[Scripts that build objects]

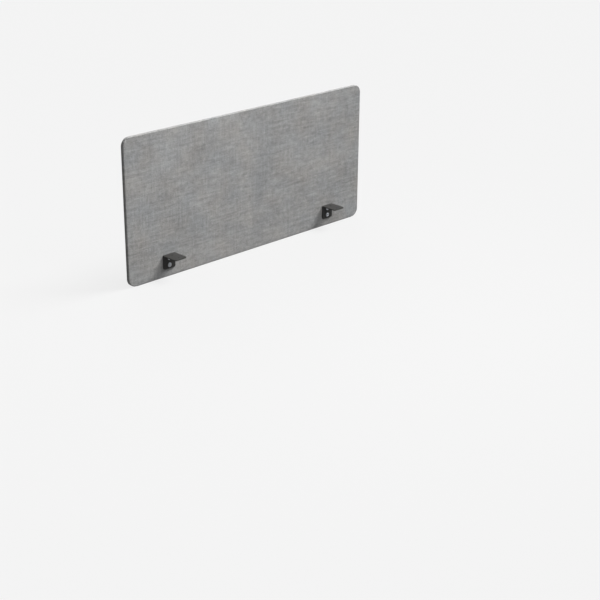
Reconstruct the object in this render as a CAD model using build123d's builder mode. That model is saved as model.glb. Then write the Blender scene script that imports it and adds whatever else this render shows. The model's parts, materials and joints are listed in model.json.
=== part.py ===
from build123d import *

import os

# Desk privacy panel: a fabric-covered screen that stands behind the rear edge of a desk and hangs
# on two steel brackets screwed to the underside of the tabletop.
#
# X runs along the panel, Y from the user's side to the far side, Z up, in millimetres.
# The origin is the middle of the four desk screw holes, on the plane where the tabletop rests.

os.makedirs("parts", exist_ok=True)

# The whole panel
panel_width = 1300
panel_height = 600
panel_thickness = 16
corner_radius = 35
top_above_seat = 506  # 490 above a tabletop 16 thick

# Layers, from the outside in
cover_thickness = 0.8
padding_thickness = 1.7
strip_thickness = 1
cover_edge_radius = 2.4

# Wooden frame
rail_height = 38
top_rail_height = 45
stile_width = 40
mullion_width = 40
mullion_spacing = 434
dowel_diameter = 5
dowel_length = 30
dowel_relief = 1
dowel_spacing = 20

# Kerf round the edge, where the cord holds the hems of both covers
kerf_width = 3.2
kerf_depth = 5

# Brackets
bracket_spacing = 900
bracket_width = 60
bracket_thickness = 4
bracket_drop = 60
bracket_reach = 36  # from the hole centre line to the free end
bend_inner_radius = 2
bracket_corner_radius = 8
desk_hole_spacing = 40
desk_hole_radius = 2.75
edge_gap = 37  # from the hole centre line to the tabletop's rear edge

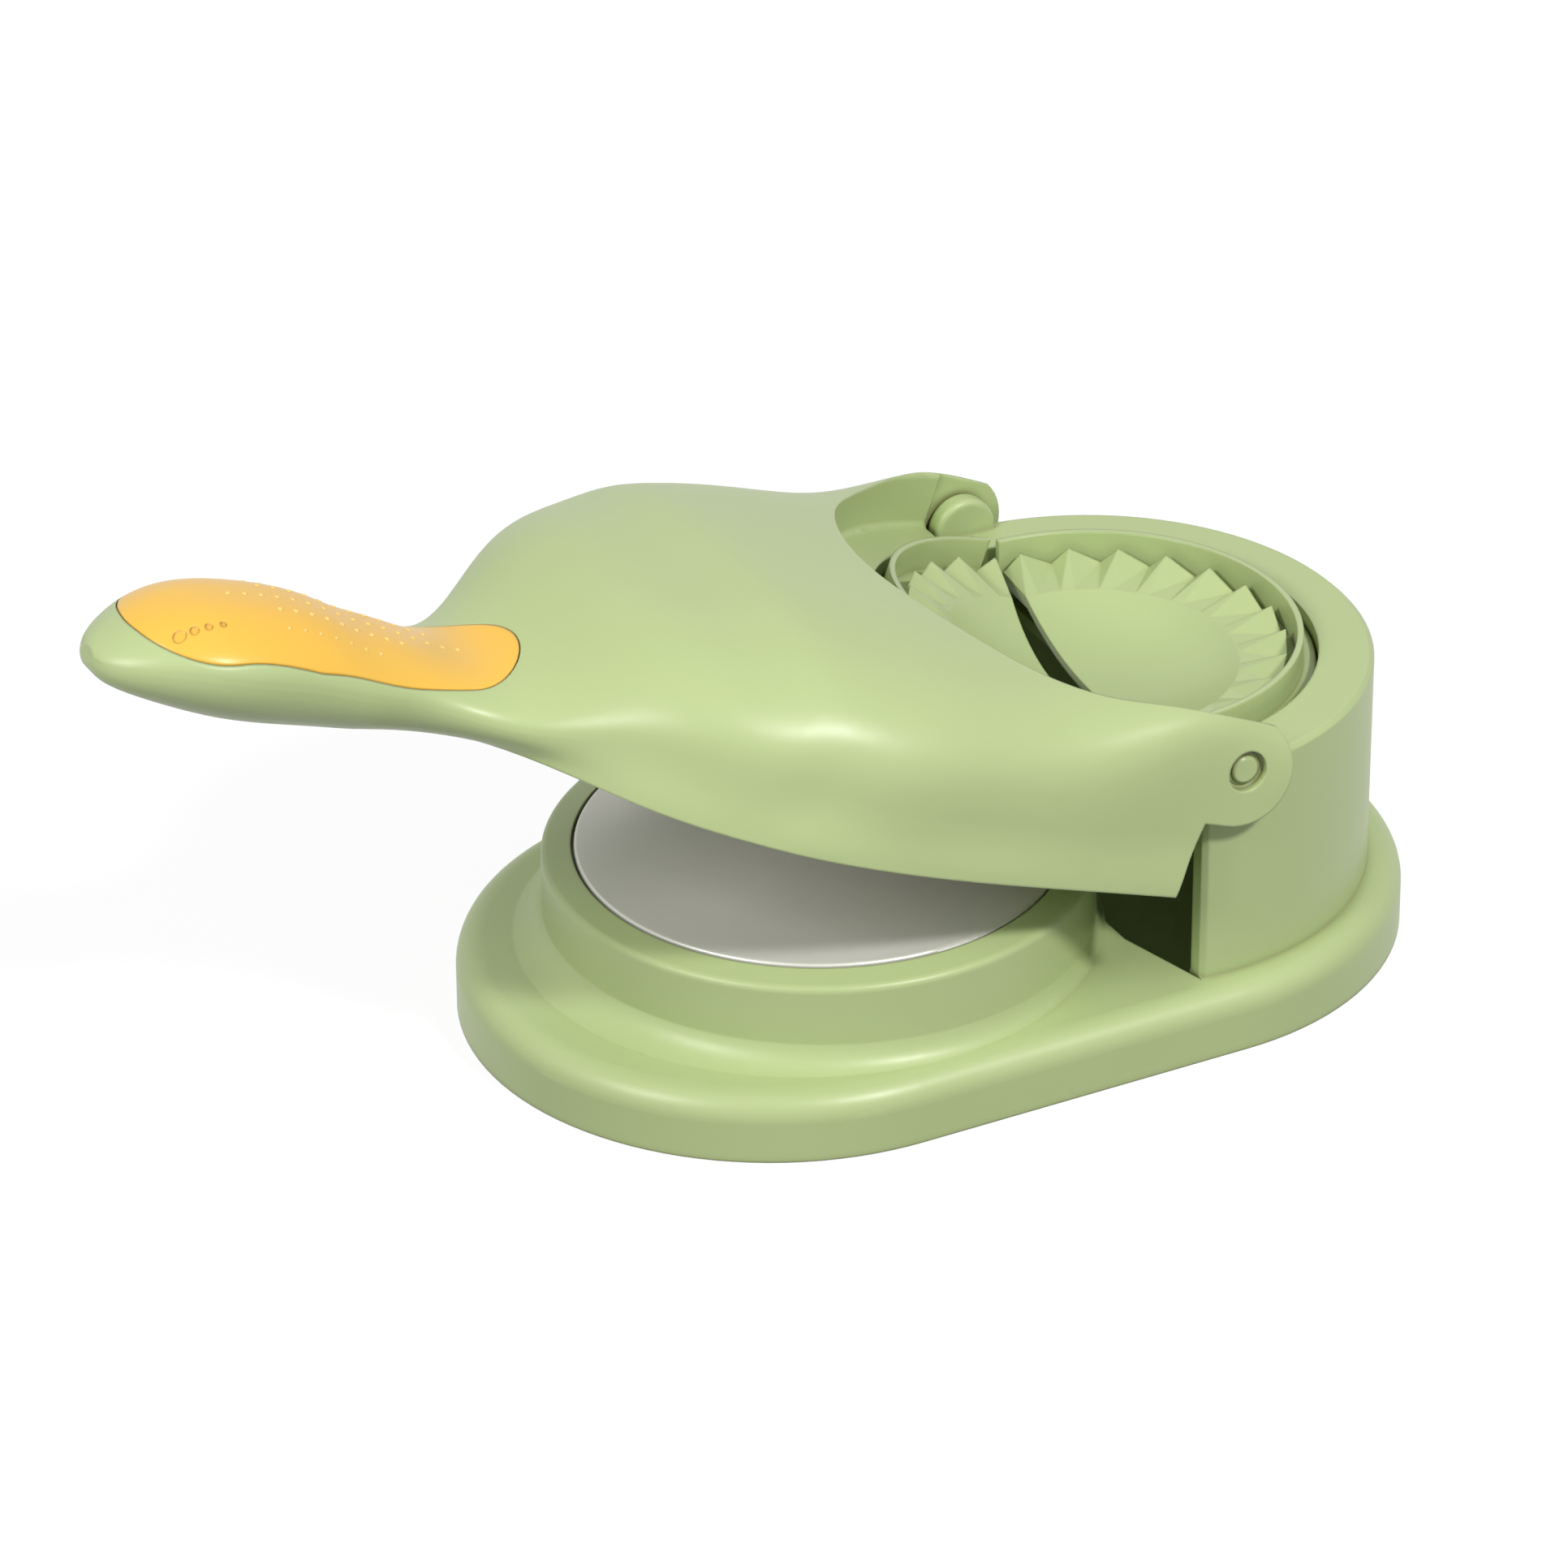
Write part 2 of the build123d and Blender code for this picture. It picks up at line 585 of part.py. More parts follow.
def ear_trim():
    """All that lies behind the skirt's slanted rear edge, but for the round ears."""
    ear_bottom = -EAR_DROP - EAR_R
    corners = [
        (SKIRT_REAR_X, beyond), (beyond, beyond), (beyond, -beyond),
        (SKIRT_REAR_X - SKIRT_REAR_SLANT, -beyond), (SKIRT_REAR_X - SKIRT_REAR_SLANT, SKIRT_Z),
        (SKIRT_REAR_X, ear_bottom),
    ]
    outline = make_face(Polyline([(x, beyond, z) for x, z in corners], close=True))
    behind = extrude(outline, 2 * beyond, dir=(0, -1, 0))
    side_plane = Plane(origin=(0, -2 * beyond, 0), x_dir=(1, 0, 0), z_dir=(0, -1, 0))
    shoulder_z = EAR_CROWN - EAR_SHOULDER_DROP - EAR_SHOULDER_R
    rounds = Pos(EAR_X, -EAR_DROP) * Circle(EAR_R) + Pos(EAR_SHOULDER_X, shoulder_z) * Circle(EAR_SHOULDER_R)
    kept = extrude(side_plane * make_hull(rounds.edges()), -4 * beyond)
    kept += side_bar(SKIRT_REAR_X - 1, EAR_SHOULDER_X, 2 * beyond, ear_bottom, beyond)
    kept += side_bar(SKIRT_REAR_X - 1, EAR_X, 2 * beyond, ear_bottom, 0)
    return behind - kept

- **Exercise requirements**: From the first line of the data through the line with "edge_gap = 37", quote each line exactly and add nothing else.

- **Expected answer**:
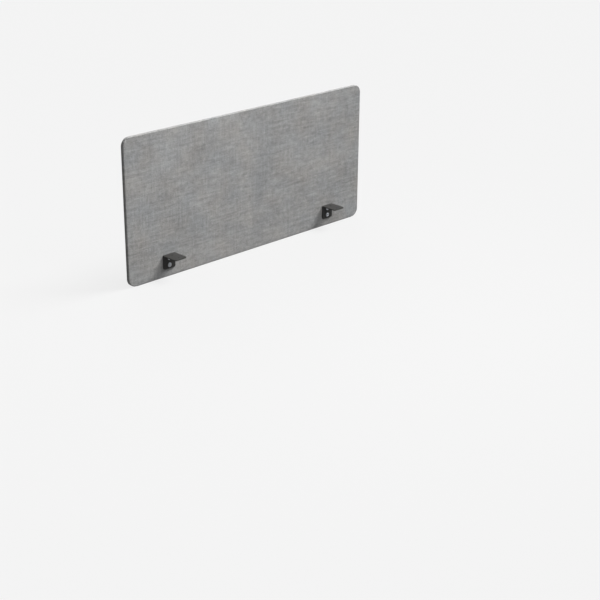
Reconstruct the object in this render as a CAD model using build123d's builder mode. That model is saved as model.glb. Then write the Blender scene script that imports it and adds whatever else this render shows. The model's parts, materials and joints are listed in model.json.
=== part.py ===
from build123d import *

import os

# Desk privacy panel: a fabric-covered screen that stands behind the rear edge of a desk and hangs
# on two steel brackets screwed to the underside of the tabletop.
#
# X runs along the panel, Y from the user's side to the far side, Z up, in millimetres.
# The origin is the middle of the four desk screw holes, on the plane where the tabletop rests.

os.makedirs("parts", exist_ok=True)

# The whole panel
panel_width = 1300
panel_height = 600
panel_thickness = 16
corner_radius = 35
top_above_seat = 506  # 490 above a tabletop 16 thick

# Layers, from the outside in
cover_thickness = 0.8
padding_thickness = 1.7
strip_thickness = 1
cover_edge_radius = 2.4

# Wooden frame
rail_height = 38
top_rail_height = 45
stile_width = 40
mullion_width = 40
mullion_spacing = 434
dowel_diameter = 5
dowel_length = 30
dowel_relief = 1
dowel_spacing = 20

# Kerf round the edge, where the cord holds the hems of both covers
kerf_width = 3.2
kerf_depth = 5

# Brackets
bracket_spacing = 900
bracket_width = 60
bracket_thickness = 4
bracket_drop = 60
bracket_reach = 36  # from the hole centre line to the free end
bend_inner_radius = 2
bracket_corner_radius = 8
desk_hole_spacing = 40
desk_hole_radius = 2.75
edge_gap = 37  # from the hole centre line to the tabletop's rear edge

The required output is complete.